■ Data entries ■
# # # # # # #

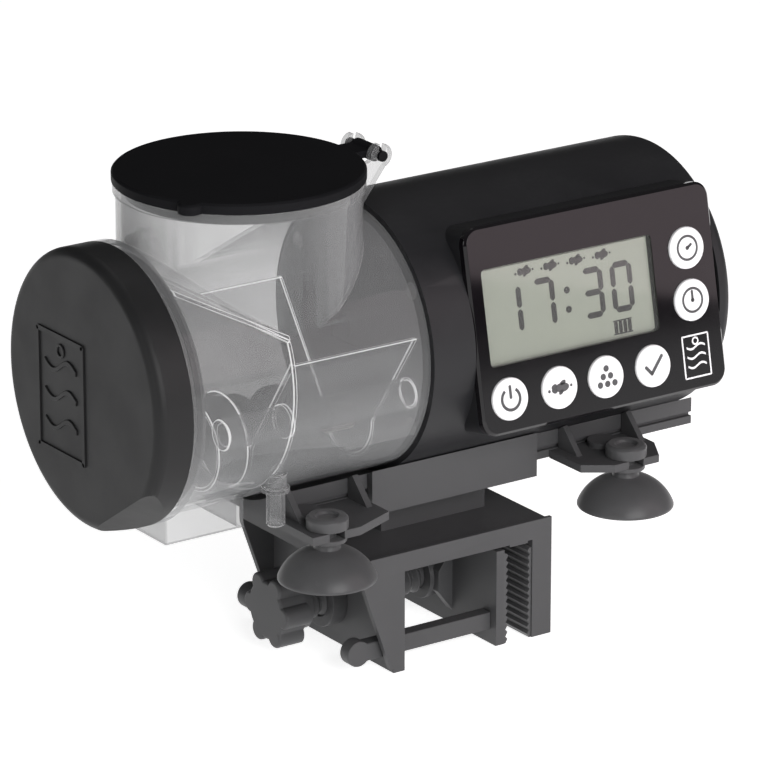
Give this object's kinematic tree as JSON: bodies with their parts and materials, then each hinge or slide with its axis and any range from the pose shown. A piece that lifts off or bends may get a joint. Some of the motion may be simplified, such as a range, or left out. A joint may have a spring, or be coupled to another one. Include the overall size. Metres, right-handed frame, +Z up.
{
  "type": "automatic fish feeder",
  "caption": "Automatic fish feeder: clear auger hopper with hinged lid, battery drive housing with timer panel, suction-cup holder rail and screw clamp for an aquarium rim.",
  "frame": {"origin": "middle of the clamp's glass stop, on the underside of its top plate between the jaws", "axes": "+X along the feeder from the end cap to the drive housing, +Y to the back, away from the control panel, +Z up"},
  "size_m": [0.184, 0.0846, 0.1392],
  "materials": {
    "black_plastic": "satin",
    "cap_plastic": "satin",
    "lid_plastic": "satin",
    "holder_plastic": "satin",
    "clear_plastic": "clear",
    "gloss_black": "polished",
    "display_glass": "clear",
    "lcd": "satin",
    "white_button": "satin",
    "soft_rubber": "satin",
    "seal_rubber": "matt",
    "gear_plastic": "satin",
    "steel": "brushed",
    "cell_jacket": "satin",
    "circuit_board": "satin"
  },
  "bodies": {
    "clamp": {"clamp_frame": "holder_plastic", "clamp_shoe": "holder_plastic", "shoe_screws": "steel", "fixed_jaw_pad": "soft_rubber", "clamp_nut": "holder_plastic"},
    "jaw": {"movable_jaw": "holder_plastic", "moving_jaw_pad": "soft_rubber", "guide_bars": "holder_plastic"},
    "spindle": {"clamp_spindle": "holder_plastic", "clamp_knob": "holder_plastic"},
    "lid": {"lid": "lid_plastic", "lid_seal": "seal_rubber"},
    "cap": {"end_cap": "cap_plastic", "cap_seal": "seal_rubber"},
    "auger_drive": {"auger": "clear_plastic", "drive_coupling": "gear_plastic", "output_gear": "gear_plastic"},
    "idler": {"idler_gear": "gear_plastic"},
    "pinion": {"motor_pinion": "gear_plastic"},
    "door": {"battery_door": "black_plastic"},
    "button_power": {"button_power": "white_button"},
    "button_feed_now": {"button_feed_now": "white_button"},
    "button_portion": {"button_portion": "white_button"},
    "button_set": {"button_set": "white_button"},
    "button_hour": {"button_hour": "white_button"},
    "button_minute": {"button_minute": "white_button"},
    "feeder": {"food_container": "clear_plastic", "hopper_insert": "clear_plastic", "hopper_ramp": "clear_plastic", "air_duct": "clear_plastic", "air_nozzle": "clear_plastic", "idler_axle": "steel", "gear_plate": "black_plastic", "drive_motor": "steel", "shaft_seal": "seal_rubber", "housing_shell": "black_plastic", "housing_end": "black_plastic", "case_screws": "steel", "panel_bezel": "gloss_black", "display_window": "display_glass", "lcd_module": "lcd", "control_board": "circuit_board", "switch_domes": "steel", "battery_tray": "black_plastic", "battery_cells": "cell_jacket", "battery_contacts": "steel", "battery_springs": "steel", "holder_rail": "holder_plastic", "rail_screws": "steel", "arm_left": "holder_plastic", "arm_right": "holder_plastic", "suction_cup_left": "soft_rubber", "suction_cup_right": "soft_rubber"}
  },
  "joints": [
    {"name": "rail_slide", "type": "slide", "parent": "clamp", "child": "feeder", "axis": [1, 0, 0], "range_m": [-0.005, 0.0025]},
    {"name": "spindle_turn", "type": "hinge", "parent": "jaw", "child": "spindle", "pos_m": [-0.04, 0, -0.0146], "axis": [1, 0, 0], "range_deg": [-1202, 542]},
    {"name": "jaw_slide", "type": "slide", "parent": "clamp", "child": "jaw", "axis": [1, 0, 0], "range_m": [-0.01, 0.0045]},
    {"name": "lid_hinge", "type": "hinge", "parent": "feeder", "child": "lid", "pos_m": [-0.0292, 0, 0.1083], "axis": [0, 1, 0], "range_deg": [0, 105]},
    {"name": "cap_pull", "type": "slide", "parent": "feeder", "child": "cap", "axis": [-1, 0, 0], "range_m": [0, 0.02]},
    {"name": "door_pull", "type": "slide", "parent": "feeder", "child": "door", "axis": [0, 1, 0], "range_m": [0, 0.012]},
    {"name": "auger_spin", "type": "hinge", "parent": "feeder", "child": "auger_drive", "pos_m": [-0.04, 0, 0.0369], "axis": [1, 0, 0], "continuous": true},
    {"name": "idler_spin", "type": "hinge", "parent": "feeder", "child": "idler", "pos_m": [-0.0265, 0, 0.0609], "axis": [1, 0, 0], "continuous": true},
    {"name": "pinion_spin", "type": "hinge", "parent": "feeder", "child": "pinion", "pos_m": [-0.0265, -0.0084, 0.07545], "axis": [1, 0, 0], "continuous": true},
    {"name": "press_power", "type": "slide", "parent": "feeder", "child": "button_power", "axis": [0, 0.9802, -0.1978], "range_m": [0, 0.0007], "stiffness_N_per_m": 400},
    {"name": "press_feed_now", "type": "slide", "parent": "feeder", "child": "button_feed_now", "axis": [0, 0.9802, -0.1978], "range_m": [0, 0.0007], "stiffness_N_per_m": 400},
    {"name": "press_portion", "type": "slide", "parent": "feeder", "child": "button_portion", "axis": [0, 0.9802, -0.1978], "range_m": [0, 0.0007], "stiffness_N_per_m": 400},
    {"name": "press_set", "type": "slide", "parent": "feeder", "child": "button_set", "axis": [0, 0.9802, -0.1978], "range_m": [0, 0.0007], "stiffness_N_per_m": 400},
    {"name": "press_hour", "type": "slide", "parent": "feeder", "child": "button_hour", "axis": [0, 0.9802, -0.1978], "range_m": [0, 0.0007], "stiffness_N_per_m": 400},
    {"name": "press_minute", "type": "slide", "parent": "feeder", "child": "button_minute", "axis": [0, 0.9802, -0.1978], "range_m": [0, 0.0007], "stiffness_N_per_m": 400}
  ],
  "couplings": [
    {"joint": "spindle_turn", "follows": "jaw_slide", "rad_per_m": 2094.4},
    {"joint": "idler_spin", "follows": "auger_spin", "ratio": -1},
    {"joint": "pinion_spin", "follows": "auger_spin", "ratio": 2.5}
  ]
}
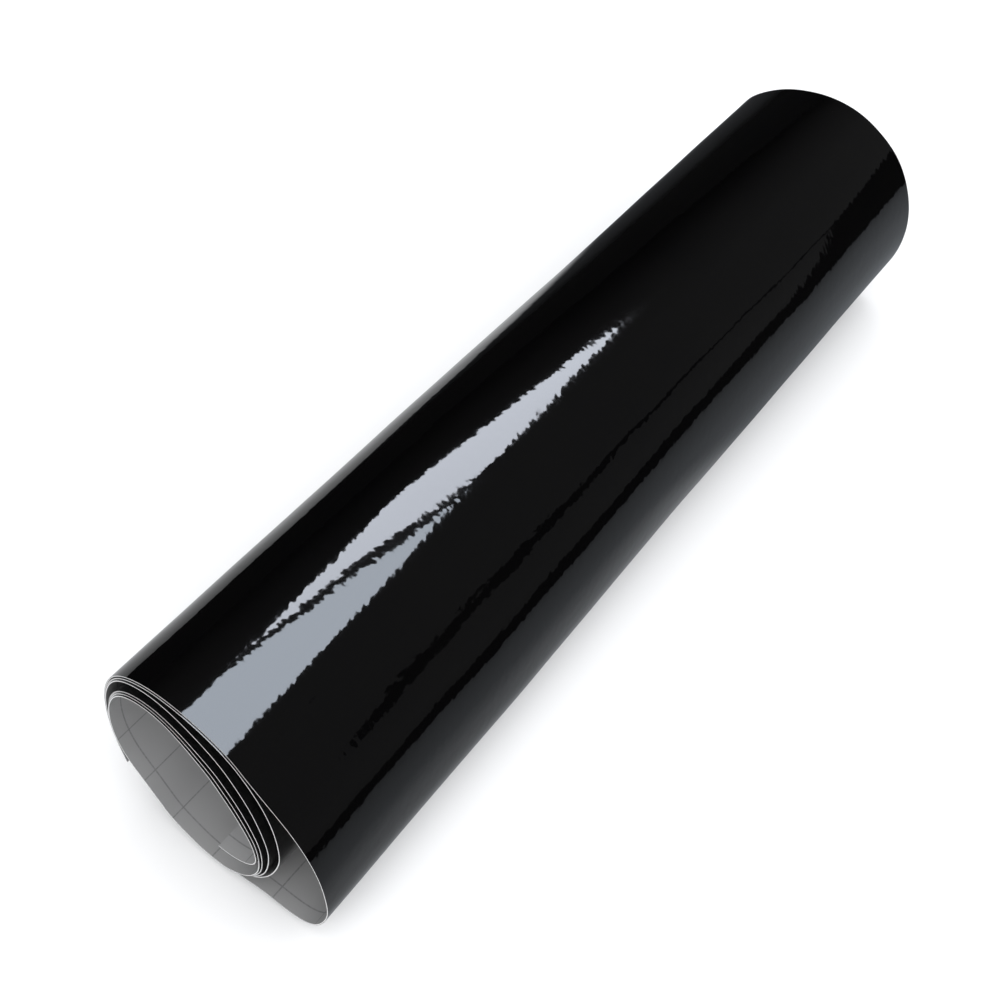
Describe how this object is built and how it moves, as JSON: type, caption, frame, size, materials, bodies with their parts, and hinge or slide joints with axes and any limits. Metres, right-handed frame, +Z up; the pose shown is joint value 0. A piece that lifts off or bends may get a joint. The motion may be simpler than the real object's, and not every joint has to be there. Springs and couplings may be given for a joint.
{
  "type": "sign vinyl roll",
  "caption": "Coreless roll of glossy black self-adhesive sign vinyl on a grey release liner, with a slack outer turn and a free end that unwinds and peels.",
  "frame": {"origin": "centre of the footprint on the surface that the roll lies on", "axes": "+Y along the roll, away from the telescoped end; +Z up; the slack outer turn bulges towards +X"},
  "size_m": [0.0698, 0.307, 0.0579],
  "materials": {
    "film": "high gloss calendered vinyl",
    "adhesive": "clear tacky acrylic adhesive",
    "liner": "satin silicone-coated paper with a printed grid"
  },
  "bodies": {
    "roll": {"film_coil": "film", "film_outer_turn": "film", "adhesive_coil": "adhesive", "adhesive_outer_turn": "adhesive", "liner_coil": "liner", "liner_outer_turn": "liner"},
    "free_end_1": {"film_tail_1": "film", "adhesive_tail_1": "adhesive", "liner_tail_1": "liner"},
    "free_end_2": {"film_tail_2": "film", "adhesive_tail_2": "adhesive", "liner_tail_2": "liner"},
    "free_end_3": {"film_tail_3": "film", "adhesive_tail_3": "adhesive", "liner_tail_3": "liner"},
    "free_end_4": {"film_tail_4": "film", "adhesive_tail_4": "adhesive", "liner_tail_4": "liner"},
    "free_end_5": {"film_tail_5": "film", "adhesive_tail_5": "adhesive", "liner_tail_5": "liner"},
    "free_end_6": {"film_tail_6": "film", "adhesive_tail_6": "adhesive", "liner_tail_6": "liner"},
    "peel_lip": {"film_lip": "film", "adhesive_lip": "adhesive"},
    "inner_end": {"film_inner_end": "film", "adhesive_inner_end": "adhesive", "liner_inner_end": "liner"}
  },
  "joints": [
    {"name": "unwind_1", "type": "hinge", "parent": "roll", "child": "free_end_1", "pos_m": [0.00075, 0, 0.05486], "axis": [0, 1, 0], "range_deg": [0, 18], "stiffness_Nm_per_rad": 0.01},
    {"name": "unwind_2", "type": "hinge", "parent": "free_end_1", "child": "free_end_2", "pos_m": [-0.01018, 0, 0.05765], "axis": [0, 1, 0], "range_deg": [0, 18], "stiffness_Nm_per_rad": 0.01},
    {"name": "unwind_3", "type": "hinge", "parent": "free_end_2", "child": "free_end_3", "pos_m": [-0.02257, 0, 0.05692], "axis": [0, 1, 0], "range_deg": [0, 18], "stiffness_Nm_per_rad": 0.01},
    {"name": "unwind_4", "type": "hinge", "parent": "free_end_3", "child": "free_end_4", "pos_m": [-0.03275, 0, 0.04935], "axis": [0, 1, 0], "range_deg": [0, 18], "stiffness_Nm_per_rad": 0.01},
    {"name": "unwind_5", "type": "hinge", "parent": "free_end_4", "child": "free_end_5", "pos_m": [-0.03487, 0, 0.03678], "axis": [0, 1, 0], "range_deg": [0, 18], "stiffness_Nm_per_rad": 0.01},
    {"name": "unwind_6", "type": "hinge", "parent": "free_end_5", "child": "free_end_6", "pos_m": [-0.03337, 0, 0.02593], "axis": [0, 1, 0], "range_deg": [0, 18], "stiffness_Nm_per_rad": 0.01},
    {"name": "peel", "type": "hinge", "parent": "free_end_6", "child": "peel_lip", "pos_m": [-0.03222, 0, 0.02184], "axis": [0, 1, 0], "range_deg": [0, 120]},
    {"name": "inner_end_lift", "type": "hinge", "parent": "roll", "child": "inner_end", "pos_m": [0.01399, 0, 0.02254], "axis": [0, 1, 0], "range_deg": [0, 30], "stiffness_Nm_per_rad": 0.01}
  ],
  "couplings": [
    {"joint": "unwind_2", "follows": "unwind_1", "ratio": 1},
    {"joint": "unwind_3", "follows": "unwind_1", "ratio": 1},
    {"joint": "unwind_4", "follows": "unwind_1", "ratio": 1},
    {"joint": "unwind_5", "follows": "unwind_1", "ratio": 1},
    {"joint": "unwind_6", "follows": "unwind_1", "ratio": 1}
  ]
}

# # # # # # #

■ Your instructions ■
Read the data above and pull out each line that holds the string "shown".

■ Expected output ■
Give this object's kinematic tree as JSON: bodies with their parts and materials, then each hinge or slide with its axis and any range from the pose shown. A piece that lifts off or bends may get a joint. Some of the motion may be simplified, such as a range, or left out. A joint may have a spring, or be coupled to another one. Include the overall size. Metres, right-handed frame, +Z up.
Describe how this object is built and how it moves, as JSON: type, caption, frame, size, materials, bodies with their parts, and hinge or slide joints with axes and any limits. Metres, right-handed frame, +Z up; the pose shown is joint value 0. A piece that lifts off or bends may get a joint. The motion may be simpler than the real object's, and not every joint has to be there. Springs and couplings may be given for a joint.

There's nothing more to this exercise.